A more recent AVX-512 implementation might be even faster. My testing was done on my trusty Ryzen 7 7700X, the first available AVX-512 capable CPU from AMD.

An AVX2 implementation would be more complicated, because although we do have a register-to-register lookup, there are only 8 32-bit lanes, so the LUT does not fit in a single register. So on the one hand, probably you’d have to select between two possible LUT values in each of the 4 rounds of the calculation; on the other, AVX2 implementations tend to have such great microarchitectures that it’d still be very fast. The VPBLEND instruction would be our friend, maybe for some other day.

One final word: just yesterday, a Twitter commentator intimated that anyone using intrinsics could instead be hand-coding in assembly language.

I used to belong in that camp, sort of; though in my defense 1) I was writing image processing code where the C programming language’s compulsion to promote short integers to the machine’s natural word length was constantly inhibiting my efforts at SWAR, and 2) I was competing with 1980s-era compiler technology, before SIMD was widely available, on architectures that hadn’t benefited from decades of hardware/software codesign between compilers and hardware ISAs. In the intervening years, I’ve grown to appreciate compilers that will do register allocation and instruction scheduling on my behalf.

Apropos to the topic at hand, the exercise I invite you to undertake – hypothetically, if not literally – is to first, look over the generated code and see if you could improve upon it by hand-coding.

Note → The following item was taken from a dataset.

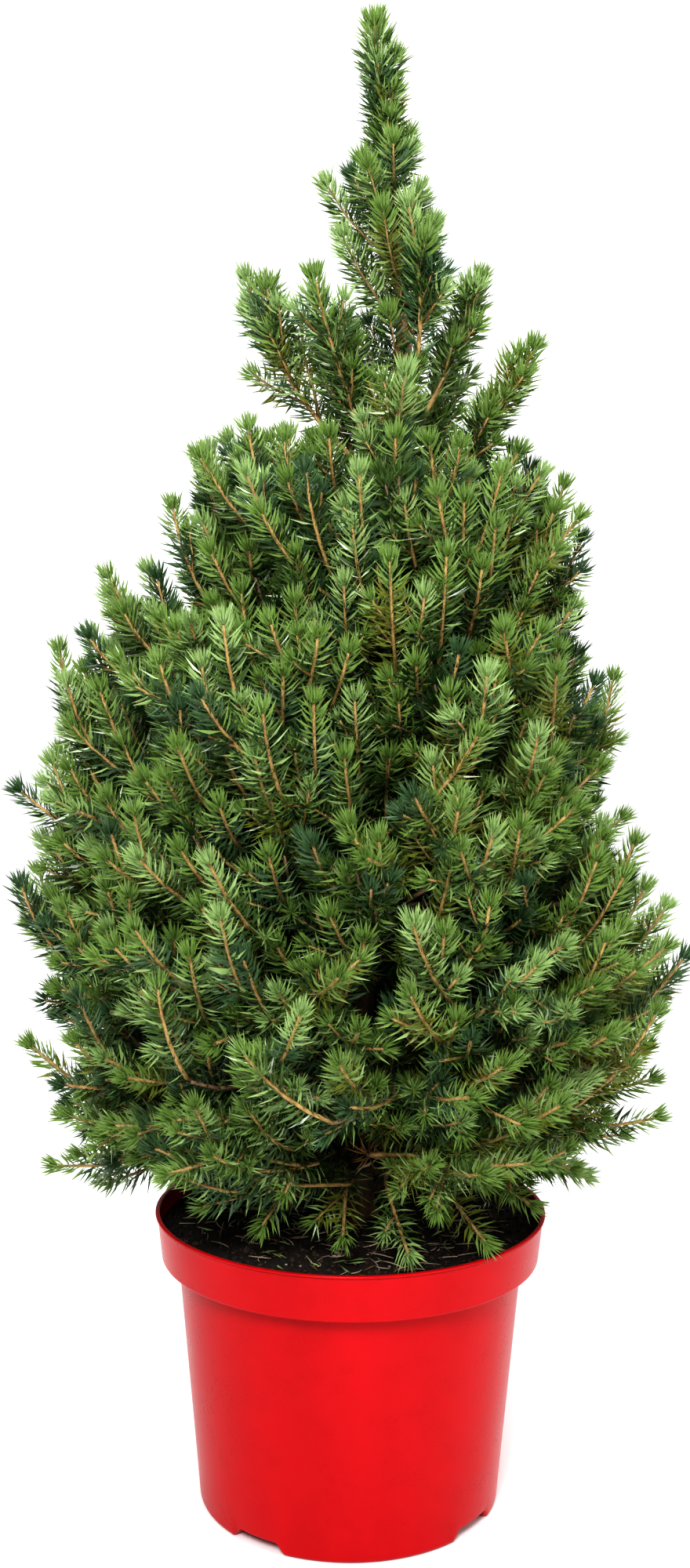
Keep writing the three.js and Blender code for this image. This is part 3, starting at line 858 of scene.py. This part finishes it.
# a few low shoots hang over the soil and the rim or reach out beside them
# direction in degrees: reach and height of the tip, rise of the shoot in degrees, length
drooping = {
    -73: (94 * mm, 0.164, -29, 44 * mm),
    -93: (84 * mm, 0.170, -29, 44 * mm),
    -51: (104 * mm, 0.167, -29, 44 * mm),
    -122: (84 * mm, 0.171, -29, 44 * mm),
    -30: (104 * mm, 0.176, -25, 44 * mm),
    62: (84 * mm, 0.170, -29, 44 * mm),
    118: (88 * mm, 0.168, -29, 44 * mm),
    172: (159 * mm, 0.199, 14, 76 * mm),
    186: (156 * mm, 0.183, 4, 72 * mm),
    177: (128 * mm, 0.168, -18, 50 * mm),
    -9: (158 * mm, 0.213, 16, 74 * mm),
    9: (148 * mm, 0.190, 6, 66 * mm),
    1: (124 * mm, 0.174, -14, 50 * mm),
}


def growDrooping(routes):
    for turn, (reach, height, rise, length) in drooping.items():
        level = np.array([math.cos(math.radians(turn)), math.sin(math.radians(turn)), 0])
        way = unit(level + math.tan(math.radians(rise)) * up)
        tip = trunkAt(height)[0] + level * reach
        foot, flat = addShoot(tip, way, length, 0.4, 1)
        joinToLimb(nearestRoute(routes, foot), foot, flat)


# shoots behind the outer ones, in their shade, and those that stand free above the top tier
def growInside(tree, routes):
    total = foliage["innerShoots"] + foliage["topShoots"]
    for k in range(total):
        free = k >= foliage["innerShoots"]
        turn = rng.uniform(-math.pi, math.pi)
        heart = not free and k % 6 == 0  # low and close to the trunk
        lowest, highest = foliage["heartHeights"] if heart else (underside(turn) + 0.012, 0.55)
        height = rng.uniform(0.45, 0.56) if free else rng.uniform(lowest, highest)
        reach = crownReach(tree, turn, min(height, 0.57))  # the tiers end just above this height
        depth = 0.55 if heart else 0.86 * np.interp(height, [0.2, 0.3], [0.62, 1])
        share = rng.uniform(0.25, 0.82) if free else rng.uniform(0.3, 1) ** 0.5 * depth
        axis, _ = trunkAt(height)
        spot = axis + max(reach, 0.07) * share * np.array([math.cos(turn), math.sin(turn), 0])
        rise = min(riseAt(height) + rng.normal(0, foliage["riseSpread"]), foliage["steepest"])
        way = unit(math.cos(rise) * outwardsAt(spot) + math.sin(rise) * up + rng.normal(0, 0.1, 3))
        length = rng.uniform(*foliage["innerLength"]) * mm
        # the shoots behind the outer ones take the darkest greens as painted shade
        foot, flat = addShoot(spot, way, length, 0.0 if free else 1.0, 2)
        joinToLimb(nearestRoute(routes, foot), foot, flat)


# ---------- the open spire: plumes and the leader
spire = {
    "plumeDrop": 30 * mm,
    "plumeNeedles": 2.5,
    "plumeSides": 12,
    "plumeSideLength": (24 * mm, 40 * mm),
    "plumeSideAngle": (24, 46),
    "plumeTuft": 40,
    "fullness": {
        "foliage_left_tall": 1.15,
        "foliage_right_tall": 0.55,
        "foliage_right_outer": 0.7,
        "foliage_second_leader": 0.65,
    },
    "whorls": {  # height on the leader: length of its shoots
        0.560: 34 * mm,
        0.592: 36 * mm,
        0.622: 54 * mm,
        0.645: 60 * mm,
        0.668: 42 * mm,
        0.692: 31 * mm,
    },
    "rightShortening": 0.6,
    "whorlShoots": 5,
    "shifts": {
        "foliage_second_leader": (-21 * mm, 0, 15 * mm),
        "foliage_left_inner": (-14 * mm, 0, 16 * mm),
    },
    "leaderFoot": 0.615,
    "leaderTop": 2.5 * mm,
    "leaderNeedles": 4.2,
    "leaderTufts": 10,
    "leaderTipTuft": 60,
    "leaderColours": (("midGreen", "oliveGreen"), ("midGreen", "freshGreen"), ("midGreen", "freshGreen")),
}


# a plume follows its mass from a fork on the trunk to the mass's tip
def plumeRoute(name):
    points = nodePoints(name)
    top, bottom = points[:, 2].max(), points[:, 2].min()
    tip = points[points[:, 2] > top - 0.1 * (top - bottom)].mean(0)
    tip[2] = top - foliage["tipInset"]
    tip += spire["shifts"].get(name, (0, 0, 0))
    low = points[points[:, 2] < np.quantile(points[:, 2], 0.3)].mean(0)
    fork, radius = trunkAt(bottom - spire["plumeDrop"])
    outwards = unit((low - fork) * (1, 1, 0))
    return fork + outwards * radius * 0.5, low + outwards * 6 * mm, tip


def growPlume(name):
    route = plumeRoute(name)
    length = np.linalg.norm(np.diff(bezier(*route, np.linspace(0, 1, 12)), axis=0), axis=1).sum()
    colours = ("midGreen", "freshGreen") if rng.uniform() < 0.6 else ("blueGreen", "paleGreen")
    start = 0.3
    count = int(length * (1 - start) / mm * spire["plumeNeedles"])
    addNeedles(route, count, foliage["needleLength"] * 1.08, *colours, spire["plumeTuft"], start, 0.95)
    addTwig(route, 1.7 * mm, 0.7 * mm, "young", 12, 6)
    for group in range(3):
        span = (0.35 + 0.17 * group, 0.52 + 0.17 * group)
        colours = pickColours(route[2], 0.0)
        full = spire["fullness"].get(name, 0.9)
        size, angles = tuple(s * full for s in spire["plumeSideLength"]), spire["plumeSideAngle"]
        addSideShoots(route, spire["plumeSides"] // 3, span, colours, size, 1.15, angles)


def growLeader():
    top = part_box("trunk")[1][2] - spire["leaderTop"]
    marks = np.linspace(spire["leaderFoot"], top, 7)
    points, _ = trunkAt(marks)
    for a in (0, 2, 4):
        middle = 2 * points[a + 1] - (points[a] + points[a + 2]) / 2
        route = (points[a], middle, points[a + 2])
        last = a == 4
        count = int((marks[2] - marks[0]) / mm * spire["leaderNeedles"] * (1 if a else 0.6))
        colours = spire["leaderColours"][a // 2]
        tuft = spire["leaderTipTuft"] if last else 0
        addNeedles(route, count, foliage["needleLength"] * 1.2, *colours, tuft, 0.0, 0.98, 52)
    for k in range(spire["leaderTufts"]):
        height = 0.698 + 0.005 * k
        addUpright(height, 2.4 * k, rng.uniform(14, 19) * mm, 20)
    for height, length in spire["whorls"].items():
        for k in range(spire["whorlShoots"]):
            turn = (k + rng.uniform(-0.3, 0.3)) * 2 * math.pi / spire["whorlShoots"] + height * 50
            share = rng.uniform(0.75, 1.15) * (1 - spire["rightShortening"] * max(math.cos(turn), 0))
            addUpright(height + rng.uniform(-8, 8) * mm, turn, length * share, 44)


# a shoot that leaves the upright leader and bends up beside it
def addUpright(height, turn, length, lean):
    base, _ = trunkAt(height)
    outwards = np.array([math.cos(turn), math.sin(turn), 0])
    lean = math.radians(lean + rng.uniform(-5, 5))
    middle = base + (outwards * math.sin(lean * 1.25) + up * math.cos(lean * 1.25)) * length * 0.5
    end = middle + (outwards * math.sin(lean * 0.6) + up * math.cos(lean * 0.6)) * length * 0.5
    count = int(length / mm * foliage["needlesPerMm"] * 1.6)
    colours = pickColours(end, 0.0)
    addNeedles((base, middle, end), count, foliage["needleLength"], *colours, foliage["uprightTuft"], 0.06)
    addTwig((base, middle, end), 0.8 * mm, 0.5 * mm, "young", 4, 4)


# ---------- needle and twig meshes
# each needle is a keeled blade of four faces, bent a little towards its shoot's tip
def needleMesh(name, rows):
    foot, way, curve = rows[:, 0:3], rows[:, 3:6], rows[:, 6:9]
    length, bend = rows[:, 9:10], rows[:, 10:11]
    curve = unit(curve - (curve * way).sum(1, keepdims=True) * way)
    side = np.cross(way, curve)
    half = foliage["needleWidth"] / 2 * (0.85 + 0.3 * rng.uniform(size=(len(rows), 1)))
    roll = rng.uniform(-0.9, 0.9, (len(rows), 1))
    side = np.cos(roll) * side + np.sin(roll) * curve
    belly = foot + way * length * 0.45 - curve * (length * bend * 0.25 + 0.25 * mm)
    tip = foot + way * length + curve * length * bend * 0.5
    points = np.stack([foot, belly + side * half, belly - side * half, tip], axis=1).reshape(-1, 3)
    one = np.array([[0, 1, 2], [3, 2, 1], [0, 3, 1], [0, 2, 3]])
    corners = (np.arange(len(rows))[:, None, None] * 4 + one).reshape(-1, 3)
    return meshFromArrays(name, points, corners, False)


def makeNeedlePieces(masses):
    mostNeedles = 48000
    total = 0
    for colour, batches in needleStore.items():
        rows = np.concatenate([b for b in batches if len(b)])
        finish = Finish(colour + "Needles", Base_Color=needleColours[colour], Roughness=0.3)
        finish.drive(Specular_IOR_Level=0.5)
        for k, part in enumerate(np.array_split(rows, math.ceil(len(rows) / mostNeedles))):
            name = f"needles_{colour}_{k + 1}"
            newPiece(name, needleMesh(name, part), finish, masses if total == 0 else ())
            total += len(part)
        print("needles", colour, len(rows))
    print("needles in all", total)


twigColours = {  # light and dark bark of each kind
    "young": ((0.46, 0.31, 0.12), (0.25, 0.145, 0.05)),
    "old": ((0.26, 0.17, 0.09), (0.11, 0.07, 0.04)),
}


def makeTwigPieces():
    for kind, tubes in twigStore.items():
        verts, faces = joinTubes(tubes)
        finish = Finish(kind + "Twig", Roughness=0.7)
        patches = finish.cloud(240, 3, 0.6)
        light, dark = twigColours[kind]
        finish.drive(Base_Color=finish.blend(patches.between(0.35, 0.65), (*dark, 1), (*light, 1)))
        finish.relief(finish.cloud(900, 2, 0.6), 0.0003)
        newPiece("twigs_" + kind, meshFromArrays("twigs_" + kind, verts, faces), finish)
        print("twigs", kind, len(tubes), len(faces))


def makeLimbs(routes):
    top = trunkTable[-1, 0]
    heights = np.concatenate([np.linspace(trunkTable[0, 0] - 1 * mm, 0.21, 26), np.linspace(0.214, top, 90)])
    points, radii = trunkAt(heights)
    sides = limb["trunkSides"]
    verts, faces = tube(points, radii, sides)
    rings = verts[: len(points) * sides]
    middle = np.repeat(points, sides, axis=0)
    outward = unit(rings - middle)
    reach = np.repeat(radii, sides)
    flare = limb["flare"] * np.exp(-(rings[:, 2] - rings[0, 2]) / (10 * mm))
    angle = np.arctan2(outward[:, 1], outward[:, 0])
    ridge = flare * np.cos(5 * angle)
    scales = np.array([noise.noise(Vector((p[0] * 320, p[1] * 320, p[2] * 110))) for p in rings])
    plates = np.array([abs(noise.noise(Vector((p[0] * 150, p[1] * 150, p[2] * 60)))) for p in rings])
    relief = ridge + np.minimum(0.9 * mm / reach, 0.16) * (scales + plates)
    verts[: len(rings)] = middle + outward * (reach * (1 + relief))[:, None]
    tubes = [(verts, faces)]
    for start, elbow, centre in routes:
        t = np.linspace(0, 1, 22)
        way = bezier(start, elbow, centre, t)
        wobble = np.array([noise.noise(Vector(p * 60)) for p in way])
        thick = limb["boughRadius"] + (limb["boughEnd"] - limb["boughRadius"]) * t
        tubes.append(tube(way, thick * (1 + limb["boughWobble"] * wobble), limb["boughSides"]))
    verts, faces = joinTubes(tubes)
    bark = Finish("spruceBark", Roughness=0.85, Specular_IOR_Level=0.3)
    flakes = bark.cloud(150, 5, 0.65, (1, 1, 0.3))
    specks = bark.cloud(700, 3, 0.6)
    tone = (flakes * 0.65 + specks * 0.35).between(0.34, 0.66)
    old = bark.blend(tone, *limb["oldBark"])
    young = bark.blend(tone, *limb["youngBark"])
    height = bark.add("ShaderNodeSeparateXYZ", out=2, Vector=bark.place())
    bark.drive(Base_Color=bark.blend(height.between(*limb["barkChange"]), old, young))
    bark.drive(Roughness=specks * 0.2 + 0.72)
    bark.relief(flakes * 0.7 + specks * 0.3, 0.0012)
    replaced = ["trunk"] + [name for name in nodes if name.startswith("bough")]
    newPiece("trunk_and_boughs", meshFromArrays("trunk_and_boughs", verts, faces), bark, replaced)
    print("limbs", len(faces))


makeStudio()
makePot()
print("pot ready")
makeSoil()
print("soil ready")
trunkTable = trunkRings()
masses = [name for name in nodes if name.startswith("foliage")]
tierWords = ("skirt", "low", "middle", "upper", "shoulder")
tiers = [name for name in masses if any(word in name for word in tierWords)]
plumes = [name for name in masses if name not in tiers and "leader_" not in name]
tree = crownTree(tiers)
routes = [boughRoute(name) for name in tiers]
growTiers(tree, routes)
growInside(tree, routes)
growDrooping(routes)
for name in plumes:
    growPlume(name)
growLeader()
makeNeedlePieces(masses)
makeTwigPieces()
makeLimbs(routes)
bpy.context.view_layer.update()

Next, imagine how we transform this function into one that generates the actual intended output of 4 bits per element. Currently it computes 16x32b elements. To compress these further into 4b elements invites a 4x unroll of this function that demotes and interleaves 32b->16b->8b->4b, which would unlock rich ILP opportunities. It might be a day’s work with intrinsics, but it would be many times more work to hand-code, and unlikely to be faster.